Assistant Professor of Management Mary C. Still is challenging the long-held notion that good looks are a primary reason why some people make more money than others.

Still and her co-author and former graduate school mentor, Satoshi Kanazawa of the London School of Economics, studied a sample from the National Longitudinal Survey of Adolescent Health, taken over a 13-year period. They looked at people who had been rated by evaluators on an attractiveness scale of 1 to 5.

As published this month in the Journal of Business and Psychology, Still and Kanazawa found that very unattractive respondents always earned significantly more than unattractive respondents, and sometimes more than average-looking or attractive respondents. They also identified other factors that played a key role, such as health, intelligence, and what Still calls “positive personality traits” – extroversion, conscientiousness, and emotional stability.

“It could be all kinds of good things are the result of health. When you are healthier, your skin isn’t sallow and you’re not a skeleton and you’re not retaining a lot of fluid and swollen,” Still said.

Still says past studies have masked these other traits, placing all of them under the umbrella of "looks."

“The causality that we’ve been ascribing to this earnings premium is really not coming from what we thought it was coming from. That’s what our research is showing, and is one of the first that we know of to take these things apart,” Still said.

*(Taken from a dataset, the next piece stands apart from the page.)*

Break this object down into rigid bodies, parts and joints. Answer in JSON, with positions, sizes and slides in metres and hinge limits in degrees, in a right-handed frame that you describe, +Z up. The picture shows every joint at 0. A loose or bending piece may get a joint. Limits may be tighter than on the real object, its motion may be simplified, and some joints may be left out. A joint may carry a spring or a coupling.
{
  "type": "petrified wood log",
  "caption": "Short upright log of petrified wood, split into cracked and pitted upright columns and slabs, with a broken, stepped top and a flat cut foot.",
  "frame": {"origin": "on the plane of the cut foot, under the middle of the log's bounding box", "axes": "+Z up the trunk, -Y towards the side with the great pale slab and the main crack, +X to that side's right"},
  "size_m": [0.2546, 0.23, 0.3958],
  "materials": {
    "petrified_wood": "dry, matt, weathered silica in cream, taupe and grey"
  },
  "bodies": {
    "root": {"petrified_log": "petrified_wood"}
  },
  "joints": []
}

The study has earned global media attention, with United Press International and CBS covering its findings.

As someone who studies gender issues, Still says she hopes is this research will limit the whispers that sometimes start when an attractive woman earns a promotion.

“What this suggests is that she might be physically attractive, but since that goes with intelligence and health, those are things we do select for in the market to reward. Whether or not that’s discriminatory that we select for healthier people or more intelligent people is another question.”